Au moment où la polarisation et la montée des extrêmes s’exacerbent à l’échelle internationale, il est essentiel de s’attarder aux mécanismes de la radicalisation et d’éviter de sombrer dans le manichéisme. Dans Les chevaux de Dieu, même si on sent la manipulation derrière chaque geste et parole des dirigeants religieux, on parvient à voir l’humain derrière le terroriste, un point de vue courageux considérant que l’histoire est basée sur de réels attentats ayant tué 33 civiles à Casablanca en 2003. Par contre, mis à part le fait que les martyrs provenaient de ce bidonville, les personnages sont fictifs, étant plutôt basés sur le roman Les Étoiles de Sidi Moumen de Mahi Binebine. Au-delà du regard sur cet événement, on sent que le film tente de s’inscrire dans un contexte plus large à travers des images d’archives illustrant la montée du terrorisme à l’international. On assiste entre autres à une séquence dans le bar de quartier où la télévision diffuse en direct les attentats du 11 septembre.
En parallèle, certaines trames secondaires sont esquissées, mais la plupart ne sont jamais entièrement résolues.
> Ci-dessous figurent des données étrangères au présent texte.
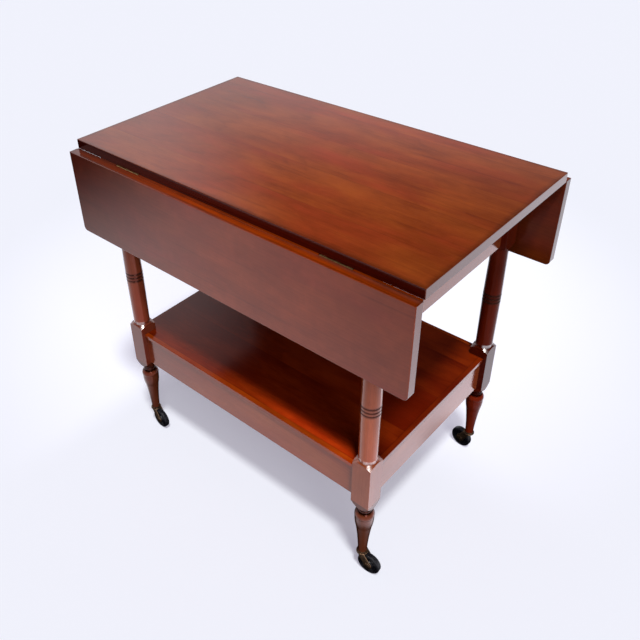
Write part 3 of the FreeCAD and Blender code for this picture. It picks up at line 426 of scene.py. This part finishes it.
    def coat(self, graph: Graph, place: Sequence[Socket], facing: Sequence[Socket]) -> Feed:
        """Where a thicker coat catches the light: on the corners of a bright band, if there is one.

        Args:
            graph: the material's tree.
            place: the three parts of the place.
            facing: the three parts of the surface's direction.

        Returns:
            The coat's weight.
        """
        if not self.bright_band:
            return 0.0
        low, high = self.bright_band
        band = graph.times(graph.span(place[2], low, low + self.band_blur),
                           graph.span(place[2], high, high + self.band_blur, 1.0, 0.0))
        corner = graph.times(graph.size(facing[0]), graph.size(facing[1]))
        return graph.times(band, graph.span(corner, *self.band_corner))

    def build(self) -> bpy.types.Material:
        """Make the material."""
        graph = Graph(self.name)
        colour, streak, fibre = self.wood(graph)
        place = graph.split(graph.place())
        facing = graph.facing()
        # The painted edge colour, light on the leaves and shade on the top, on faces that face one axis,
        # streaked along the grain.
        if self.edge:
            flat = graph.span(graph.size(facing[self.painted_edge_axis]), *self.painted_edge_facing)
            tint = graph.mix(graph.span(streak, 0.3, 0.7), shaded(self.edge, self.edge_shade), self.edge)
            colour = graph.mix(flat, colour, tint)
        end = graph.span(graph.size(facing[self.grain.value[0]]), *self.end_facing)
        speck = graph.noise(graph.place(), 1500, 2, 0.5)
        end_tint = graph.mix(speck, *(shaded(self.stain.dark, share) for share in self.end_shades))
        colour = graph.mix(graph.times(end, self.end_strength), colour, end_tint)
        for height in self.rings:
            off = graph.size(graph.minus(place[2], height))
            burnt = graph.span(off, *self.burn_soft, self.burn_strength, 0)
            colour = graph.mix(burnt, colour, self.burn_colour)
        # Multiply by the share left after painted light and shade and the tones.
        colour = graph.mix(1.0, colour, graph.grey(self.tone(graph, place)), "MULTIPLY")
        graph.rough(graph.plus(graph.times(fibre, 0.5), graph.times(streak, 0.5)), self.relief, 0.3)
        return graph.finish(Base_Color=colour, Roughness=self.haze, IOR=self.gloss, Specular_Tint=self.sheen,
                            Coat_Weight=self.coat(graph, place, facing), Coat_Roughness=0.24, Coat_IOR=2.1)


@dataclass(frozen=True)
class PlainWood:
    """Planed wood without stain or lacquer, for the pieces out of sight."""

    name: str
    grain: Grain
    streak: Layer = Layer((8.0, 260.0, 260.0), 4, 0.6)
    cloud: Layer = Layer((4.0, 40.0, 40.0), 2, 0.5)
    dark: Triple = (0.33, 0.18, 0.08)
    light: Triple = (0.55, 0.36, 0.19)

    def build(self) -> bpy.types.Material:
        """Make the material."""
        graph = Graph(self.name)
        place = graph.split(graph.place())
        where = graph.join(*(place[axis] for axis in self.grain.value))
        streak = self.streak.at(graph, where)
        body = graph.plus(graph.times(streak, 0.6), graph.times(self.cloud.at(graph, where), 0.4))
        graph.rough(streak, 0.0002, 0.4)
        return graph.finish(Base_Color=graph.mix(graph.span(body, 0.3, 0.7), self.dark, self.light),
                            Roughness=0.72)


@dataclass(frozen=True)
class Metal:
    """Metal with fine scratches and a tarnish that gathers in patches."""

    name: str
    clean: Triple
    tarnish: Triple
    roughness: float
    wear: float
    scratch: Layer = Layer((60.0, 900.0, 2200.0), 3, 0.6)

    def build(self) -> bpy.types.Material:
        """Make the material."""
        graph = Graph(self.name)
        where = graph.place()
        patch = graph.noise(where, 90, 5, 0.65)
        speck = graph.noise(where, 900, 3, 0.6)
        share = graph.plus(graph.times(patch, 0.7), graph.times(speck, 0.3))
        share = graph.span(share, 0.5 - self.wear / 3, 0.5 + self.wear / 3)
        scratch = self.scratch.at(graph, where)
        graph.rough(graph.plus(scratch, speck), 0.00004, 0.3)
        roughness = graph.span(graph.plus(share, graph.times(scratch, 0.4)), 0, 1.4,
                               self.roughness, self.roughness + 0.22, smooth=False)
        return graph.finish(Base_Color=graph.mix(share, self.clean, self.tarnish), Metallic=1.0,
                            Roughness=roughness)


@dataclass(frozen=True)
class Rubber:
    """Hard black rubber, scuffed on the tread."""

    name: str
    hub: Triple
    radius: float
    black: Triple = (0.0045, 0.004, 0.007)
    scuffed: Triple = (0.018, 0.017, 0.021)
    dusty: Triple = (0.012, 0.010, 0.012)

    def build(self) -> bpy.types.Material:
        """Make the material."""
        graph = Graph(self.name)
        where = graph.place()
        reach = graph.vector("LENGTH", graph.vector("SUBTRACT", where, self.hub))
        tread = graph.span(reach, self.radius * 0.93, self.radius)
        dust = graph.noise(where, 260, 5, 0.7)
        fine = graph.noise(where, 2600, 2, 0.6)
        scuff = graph.times(tread, graph.span(dust, 0.4, 0.7))
        colour = graph.mix(scuff, self.black, self.scuffed)
        colour = graph.mix(graph.times(graph.span(dust, 0.55, 0.8), 0.4), colour, self.dusty)
        graph.rough(graph.plus(fine, dust), 0.0001, 0.3)
        roughness = graph.span(graph.plus(scuff, graph.times(dust, 0.5)), 0, 1.2, 0.28, 0.62, smooth=False)
        return graph.finish(Base_Color=colour, Roughness=roughness, Specular_IOR_Level=0.22)


def wear_finish(names: Iterable[str], material: bpy.types.Material) -> None:
    """Give a finish to carried-over nodes.

    Args:
        names: the nodes.
        material: their finish.
    """
    for name in names:
        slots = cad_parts[name].data.materials
        slots.clear()
        slots.append(material)
        LOG.info("dressed %s in %s", name, material.name)


# ---------------------------------------------------------------- the bench


class Part(Enum):
    """What a selection is made of."""

    FACES = "FACE"
    EDGES = "EDGE"


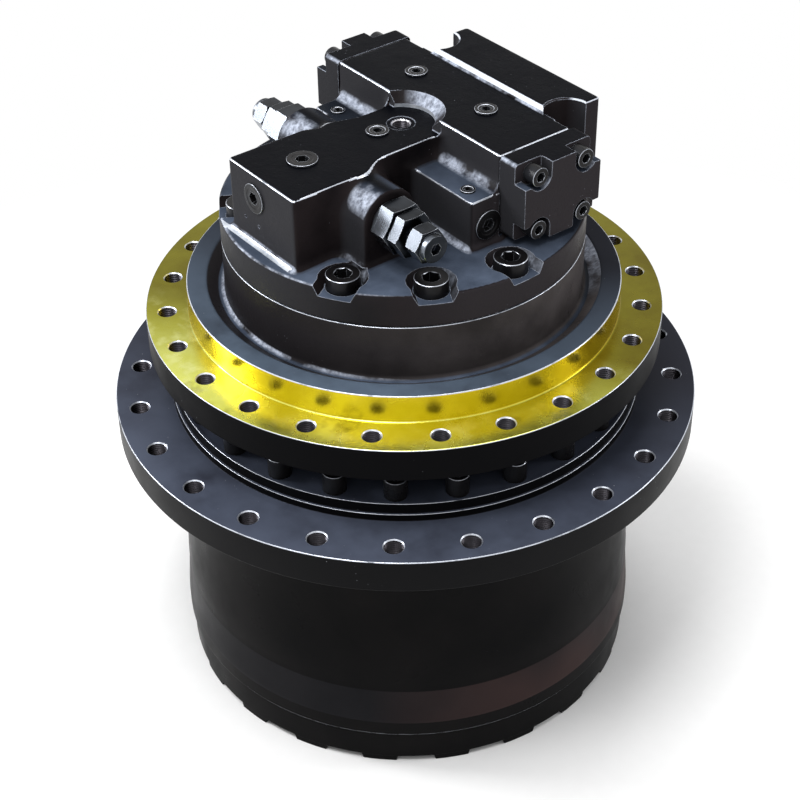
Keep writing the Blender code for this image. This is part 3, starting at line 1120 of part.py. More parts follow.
def stage_1():
    """The fast stage: carrier plate with pins and three planets. Its sun is cut on the drive shaft."""
    carrier = ring("stage_1_carrier", bore(SPLINE_HUB_RADIUS + GAP), STAGE_1_PLATE_RADIUS,
                   STAGE_1_PLATE_BOTTOM, STAGE_1_PLATE_TOP)
    head_top = STAGE_1_BOTTOM - PIN_HEAD_GAP
    head_bottom = head_top - PIN_HEAD_HEIGHT
    join(carrier, carrier_pins("stage_1_pins", STAGE_1_PIN_RADIUS, head_bottom + GAP,
                               STAGE_1_PLATE_BOTTOM + OVERRUN))
    join(carrier, carrier_pins("stage_1_pin_heads", PIN_HEAD_RADIUS, head_bottom, head_top))
    finish(carrier, "gear_steel")
    for index in range(PLANET_COUNT):
        planet_gear("stage_1_planet_%d" % (index + 1), index, STAGE_1_BOTTOM, STAGE_1_TOP,
                    STAGE_1_PIN_RADIUS + GAP)


def stage_2():
    """The slow stage: carrier fixed to the spindle, three planets, and the sun driven by stage 1."""
    carrier = ring("stage_2_carrier", STAGE_2_CARRIER_BORE, STAGE_2_CARRIER_RADIUS, STAGE_2_PLATE_BOTTOM,
                   STAGE_2_CARRIER_TOP)
    cut(carrier, carrier_pins("planet_windows", STAGE_2_WINDOW_RADIUS, STAGE_2_WINDOW_BOTTOM,
                              STAGE_2_WINDOW_TOP, MEDIUM_ROUND))
    join(carrier, carrier_pins("stage_2_pins", STAGE_2_PIN_RADIUS, STAGE_2_WINDOW_BOTTOM - OVERRUN,
                               STAGE_2_WINDOW_TOP + OVERRUN))
    finish(carrier, "gear_steel")
    for index in range(PLANET_COUNT):
        planet_gear("stage_2_planet_%d" % (index + 1), index, STAGE_2_BOTTOM, STAGE_2_TOP,
                    STAGE_2_PIN_RADIUS + GAP)
    hole = circle(bore(SUN_BORE_RADIUS), MEDIUM_ROUND)
    sun = extruded("stage_2_sun", [sun_outline(), hole], STAGE_2_WINDOW_BOTTOM, STAGE_2_WINDOW_TOP)
    join(sun, ring("sun_spline_hub", bore(SUN_BORE_RADIUS), SPLINE_HUB_RADIUS, STAGE_1_PLATE_BOTTOM,
                   STAGE_2_BOTTOM))
    finish(sun, "gear_steel")


def drive_shaft():
    """The shaft from the motor down to the first sun, whose teeth are cut on it, and its support bearing."""
    profile = [(0, SHAFT_TOP), (SHAFT_UPPER_RADIUS, SHAFT_TOP), (SHAFT_UPPER_RADIUS, MOTOR_CHAMBER_FLOOR),
               (SHAFT_RADIUS, MOTOR_CHAMBER_FLOOR), (SHAFT_RADIUS, SHAFT_BOTTOM), (0, SHAFT_BOTTOM)]
    shaft = turned("drive_shaft", profile, MEDIUM_ROUND)
    join(shaft, extruded("stage_1_sun", [sun_outline()], STAGE_1_BOTTOM, STAGE_1_TOP))
    finish(shaft, "gear_steel")
    bearing = ring("shaft_bearing", bore(SHAFT_RADIUS + GAP), SHAFT_BEARING_RADIUS - GAP,
                   SHAFT_BEARING_FLOOR + GAP, MOTOR_CHAMBER_FLOOR - GAP)
    finish(bearing, "bearing_steel")


def hydraulic_motor():
    """Cylinder block, valve plate and swash plate."""
    block = ring("cylinder_block", bore(SHAFT_UPPER_RADIUS + GAP), CYLINDER_BLOCK_RADIUS,
                 CYLINDER_BLOCK_BOTTOM, CYLINDER_BLOCK_TOP)
    bores = around(CYLINDER_COUNT, CYLINDER_CIRCLE)
    cut(block, cylinders("cylinder_bores", bores, CYLINDER_RADIUS, CYLINDER_BLOCK_BOTTOM - OVERRUN,
                         CYLINDER_BLOCK_BOTTOM + CYLINDER_DEPTH, HOLE_ROUND))
    finish(block, "gear_steel")
    plate = ring("valve_plate", bore(SHAFT_UPPER_RADIUS + GAP), VALVE_PLATE_RADIUS,
                 CYLINDER_BLOCK_TOP + GAP, CASE_TOP)
    finish(plate, "bronze")
    place = at(0, 0, SWASH_PIVOT_HEIGHT)
    tilt = place @ Matrix.Rotation(SWASH_TILT, 4, 'Y')
    swash = ring("swash_plate", SWASH_HOLE_RADIUS, SWASH_RADIUS, -SWASH_THICKNESS / 2, SWASH_THICKNESS / 2,
                 MEDIUM_ROUND, tilt)
    half = ROCKER_WIDTH / 2
    rockers = [tilt @ at(0, side * (ROCKER_INNER + half), 0) @ ALONG_Y for side in (-1, 1)]
    outline = arc((0, 0), ROCKER_RADIUS, math.pi, math.tau, PIN_ROUND)
    for index, rocker in enumerate(rockers):
        join(swash, extruded("rocker_%d" % (index + 1), [outline], -half, half, rocker))
    finish(swash, "gear_steel")


def parking_brake():
    """Friction discs on the cylinder block, separators in the case, and the ring piston on top."""
    pitch = DISC_THICKNESS + GAP
    inner = bore(CYLINDER_BLOCK_RADIUS + GAP)
    height = DISC_LEDGE + GAP
    for index in range(FRICTION_DISC_COUNT):
        if index > 0:
            plate = ring("separator_disc_%d" % index, CYLINDER_BLOCK_RADIUS + DISC_INNER_CLEARANCE,
                         DISC_CHAMBER_RADIUS - GAP, height, height + DISC_THICKNESS)
            finish(plate, "dark_steel")
            height += pitch
        lining = ring("friction_disc_%d" % (index + 1), inner, DISC_CHAMBER_RADIUS - DISC_OUTER_CLEARANCE,
                      height, height + DISC_THICKNESS)
        finish(lining, "brake_lining")
        height += pitch
    head_bottom = PISTON_LEDGE + GAP
    head_top = head_bottom + BRAKE_HEAD_HEIGHT
    nose = DISC_CHAMBER_RADIUS - GAP
    profile = [(BRAKE_PISTON_INNER, head_top), (PISTON_CHAMBER_RADIUS - GAP, head_top),
               (PISTON_CHAMBER_RADIUS - GAP, head_bottom), (nose, head_bottom), (nose, height),
               (BRAKE_PISTON_INNER, height)]
    finish(turned("brake_piston", profile, MEDIUM_ROUND), "gear_steel")


def settle():
    """Apply the modifiers of every part and shade it smooth, with its real edges kept sharp."""
    bpy.context.view_layer.update()
    graph = bpy.context.evaluated_depsgraph_get()
    meshes = {item: bpy.data.meshes.new_from_object(item.evaluated_get(graph)) for item in PARTS.objects}
    for item, mesh in meshes.items():
        mesh.name = item.name
        item.modifiers.clear()
        item.data = mesh
        mesh.shade_smooth()
        mesh.set_sharp_from_angle(angle=SHARP_ANGLE)


def build():
    """Make every piece of the final drive."""
    end_cover()
    level_plugs()
    ring_gear_drum()
    hub()
    bearings()
    face_seal()
    spindle_housing()
    rear_cover()
    cover_screws()
    socket_plugs()
    valve_cap("valve_cap_front", VALVE_BODY_RIGHT, ALONG_X)
    valve_cap("valve_cap_back", VALVE_BODY_LEFT, ALONG_MINUS_X)
    counterbalance_spool()
    relief_valve("front", FRONT_BOSS_END, FRONT_RELIEF_Y, ALONG_X)
    relief_valve("back", BACK_BOSS_END, BACK_RELIEF_Y, ALONG_MINUS_X)
    stage_1()
    stage_2()
    drive_shaft()
    hydraulic_motor()
    parking_brake()
    settle()


build()
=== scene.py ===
"""Looks of an excavator final drive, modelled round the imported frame.

The drum, hub, housing, rear cover, caps, screws and valves get fine meshes in place of the
frame's plain solids, and every other solid keeps its mesh and gets a procedural finish.
All lengths are metres. The axis of rotation is Z, X runs along the valve body, and Y points
to the main ports.
"""

import json
import math

import bmesh
import bpy
import numpy as np
import openvdb
from mathutils import Matrix, Vector

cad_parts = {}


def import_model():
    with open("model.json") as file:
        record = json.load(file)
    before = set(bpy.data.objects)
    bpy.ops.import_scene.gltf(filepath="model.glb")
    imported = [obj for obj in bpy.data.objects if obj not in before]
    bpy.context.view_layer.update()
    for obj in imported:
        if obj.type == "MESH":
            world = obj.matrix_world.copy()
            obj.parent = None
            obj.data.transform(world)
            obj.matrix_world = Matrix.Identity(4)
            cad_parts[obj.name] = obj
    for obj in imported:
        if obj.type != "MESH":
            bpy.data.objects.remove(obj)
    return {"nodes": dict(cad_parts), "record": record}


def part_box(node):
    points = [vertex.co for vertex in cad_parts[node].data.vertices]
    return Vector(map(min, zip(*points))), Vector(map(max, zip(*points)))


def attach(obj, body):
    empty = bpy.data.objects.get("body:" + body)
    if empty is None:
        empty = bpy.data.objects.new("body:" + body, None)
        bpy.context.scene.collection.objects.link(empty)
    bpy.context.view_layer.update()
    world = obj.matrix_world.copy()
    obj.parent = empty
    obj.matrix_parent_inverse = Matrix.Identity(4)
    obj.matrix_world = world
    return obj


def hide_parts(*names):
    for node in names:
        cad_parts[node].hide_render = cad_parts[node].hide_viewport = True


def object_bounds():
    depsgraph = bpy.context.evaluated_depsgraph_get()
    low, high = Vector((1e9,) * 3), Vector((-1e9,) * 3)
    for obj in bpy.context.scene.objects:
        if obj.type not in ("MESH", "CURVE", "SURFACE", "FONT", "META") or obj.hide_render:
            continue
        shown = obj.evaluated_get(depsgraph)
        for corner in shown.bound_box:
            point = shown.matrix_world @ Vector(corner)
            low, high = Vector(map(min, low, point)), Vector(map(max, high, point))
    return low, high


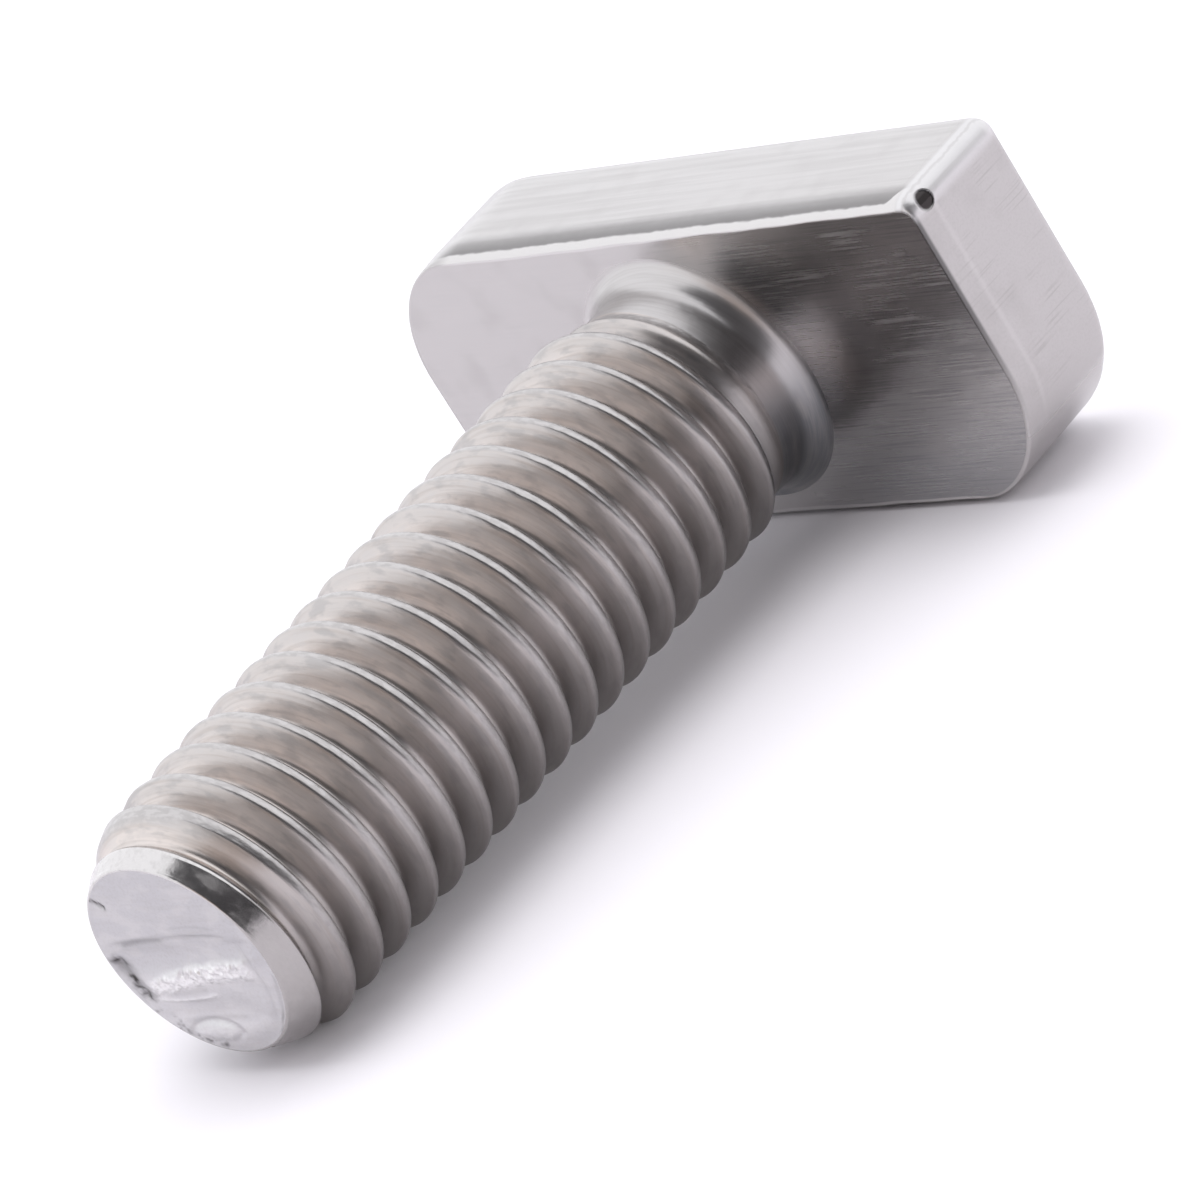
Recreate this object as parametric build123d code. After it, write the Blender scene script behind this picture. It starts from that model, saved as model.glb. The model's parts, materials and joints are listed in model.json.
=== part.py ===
"""Hammer-head T slot bolt, M8 x 25, in one piece of stainless steel. All sizes in millimetres.

The bolt is built on its own axis first: +X runs from the head towards the tip, the bearing
face is the plane x = 0, and the head is long in Y. It is then tipped about Y into the pose
in which it lies on a flat surface, on the head's lower edge and the shank's full diameter,
and its origin is put at the middle of its base.
"""
from build123d import *
from math import atan2, degrees
import os

# Head: a flat bar with two opposite corners rounded, so that it turns in its channel one way.
head_length = 22.8  # along Y
head_width = 10.1  # along Z
head_thickness = 4.2  # along X
turning_corner_radius = 4.3  # the two rounded corners, at +Y -Z and -Y +Z
stopping_corner_radius = 0.8  # the two corners that stop against the channel's walls
long_edge_inset = 0.23  # edge break along the long sides of the bearing face
long_edge_depth = 0.52
end_bevel_inset = 0.06  # slight bevel round the short ends
end_bevel_depth = 1.3
back_edge_radius = 0.6  # round the outer face

# Shank: flare, neck, thread and point. The thread is drawn as its outside cylinder.
shank_length = 24.7  # from the bearing face to the end of the point
thread_diameter = 8.0  # M8
neck_diameter = 7.1
flare_diameter = 8.4  # where the neck runs out into the bearing face
flare_length = 0.8
neck_length = 2.2  # from the bearing face to the first thread
run_in_length = 0.8  # over which the first thread rises to its full height
point_length = 1.8
point_diameter = 6.2
root_depth = 1.0  # how far the shank reaches into the head


def outline():
    """The head seen along the bolt's axis: a bar with two round and two nearly square corners."""
    with BuildSketch(Plane.YZ) as section:
        Rectangle(head_length, head_width)
        fillet([v for v in section.vertices() if v.X * v.Y > 0], stopping_corner_radius)
        fillet([v for v in section.vertices() if v.X * v.Y < 0], turning_corner_radius)
    return section.sketch


def bevelled_bar(plane, width, inset, depth, span):
    """A bar as thick as the head, with the two long edges of its front bevelled."""
    half = width / 2
    corners = [
        (-head_thickness, -half),
        (-depth, -half),
        (0, inset - half),
        (0, half - inset),
        (-depth, half),
        (-head_thickness, half),
    ]
    return extrude(plane * make_face(Polyline(*corners, close=True)), span / 2, both=True)


def head():
    """The outline as a block, its front edges bevelled and its outer edge rounded."""
    block = (
        extrude(outline(), -head_thickness)
        & bevelled_bar(Plane.XZ, head_width, long_edge_inset, long_edge_depth, head_length)
        & bevelled_bar(Plane.XY, head_length, end_bevel_inset, end_bevel_depth, head_width)
    )
    outer_face = block.faces().sort_by(Axis.X)[0]
    return fillet(outer_face.edges(), back_edge_radius)


def shank():
    """Everything turned about the bolt's axis, from its root in the head to the point."""
    neck_radius = neck_diameter / 2
    thread_radius = thread_diameter / 2
    flare_radius = flare_diameter / 2
    flare_end = (flare_length, neck_radius)
    flare_rim = (0, flare_radius)
    with BuildSketch(Plane.XZ) as profile:
        with BuildLine():
            TangentArc(flare_end, flare_rim, tangent=(-1, 0))
            Polyline(
                flare_rim,
                (-root_depth, flare_radius),
                (-root_depth, 0),
                (shank_length, 0),
                (shank_length, point_diameter / 2),
                (shank_length - point_length, thread_radius),
                (neck_length + run_in_length, thread_radius),
                (neck_length, neck_radius),
                flare_end,
            )
        make_face()
    return revolve(profile.sketch, Axis.X)


def at_rest(bolt):
    """Tip the bolt until it lies on its head and shank, with its origin under its middle."""
    head_contact = (-long_edge_depth, -head_width / 2)
    shank_contact = (shank_length - point_length, -thread_diameter / 2)
    rise = shank_contact[1] - head_contact[1]
    run = shank_contact[0] - head_contact[0]
    tipped = Rot(0, degrees(atan2(rise, run)), 0) * bolt
    box = tipped.bounding_box()
    return Pos(-box.center().X, -box.center().Y, -box.min.Z) * tipped


os.makedirs("parts", exist_ok=True)
export_step(at_rest(head() + shank()), "parts/t_slot_bolt.step")
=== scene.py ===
"""Looks of the hammer-head T slot bolt, M8 x 25: its rolled thread, brushed head and cropped end.

The bolt is drawn on its own axis, as the CAD is: +X runs from the head towards the tip, the
bearing face is the plane x = 0, and the head is long in Y. Shapes are in millimetres until the
mesh is made. The record's bearing_face mount then says where the bolt lies.
"""
import json
import math
from collections import namedtuple

import bmesh
import bpy
import numpy as np
from mathutils import Matrix, Vector, noise


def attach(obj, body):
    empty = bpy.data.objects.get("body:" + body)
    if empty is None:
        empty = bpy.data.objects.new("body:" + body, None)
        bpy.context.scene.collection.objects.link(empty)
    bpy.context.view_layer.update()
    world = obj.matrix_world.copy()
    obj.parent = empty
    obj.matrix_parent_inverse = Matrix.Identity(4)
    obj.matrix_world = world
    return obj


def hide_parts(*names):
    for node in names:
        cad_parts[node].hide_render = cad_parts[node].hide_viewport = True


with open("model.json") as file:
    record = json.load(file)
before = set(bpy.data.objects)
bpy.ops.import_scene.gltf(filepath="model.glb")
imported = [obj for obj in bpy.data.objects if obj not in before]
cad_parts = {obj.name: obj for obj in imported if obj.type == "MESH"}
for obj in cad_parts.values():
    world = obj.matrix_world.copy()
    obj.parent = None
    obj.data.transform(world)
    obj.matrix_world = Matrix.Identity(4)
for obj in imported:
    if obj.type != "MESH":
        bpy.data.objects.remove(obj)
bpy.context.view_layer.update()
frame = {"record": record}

MM = 0.001  # metres in a millimetre
TURN = 2 * math.pi
QUARTER_TURN = math.pi / 2
NODE = "t_slot_bolt"

# Head, as in the CAD, but for slightly sharper square corners and a shorter bevel at the ends.
HEAD_LENGTH = 22.8
HEAD_WIDTH = 10.1
HEAD_THICKNESS = 4.2
TURNING_CORNER_RADIUS = 4.3
STOPPING_CORNER_RADIUS = 0.6
BACK_EDGE_RADIUS = 0.6
HALF_LENGTH = HEAD_LENGTH / 2
HALF_WIDTH = HEAD_WIDTH / 2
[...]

Par exemple, les questionnements du meilleur ami de Yachine, Nabil, concernant sa sexualité qui diverge du modèle typique masculin de ce monde violent sont abordés indirectement à quelques reprises au début, mais complètement écartés dans la deuxième moitié du film. Dans le même ordre d’idée, le rapport entre Yachine et Ghislaine, une fille dont il est amoureux depuis l’enfance, demeure également surprenamment ténu considérant que c’est une pensée pour elle qui ouvre le récit. Somme toute, même si Les chevaux de Dieu ne nous permet pas de comprendre entièrement le processus de la radicalisation, il demeure convaincant et pertinent dans sa manière de le dépeindre.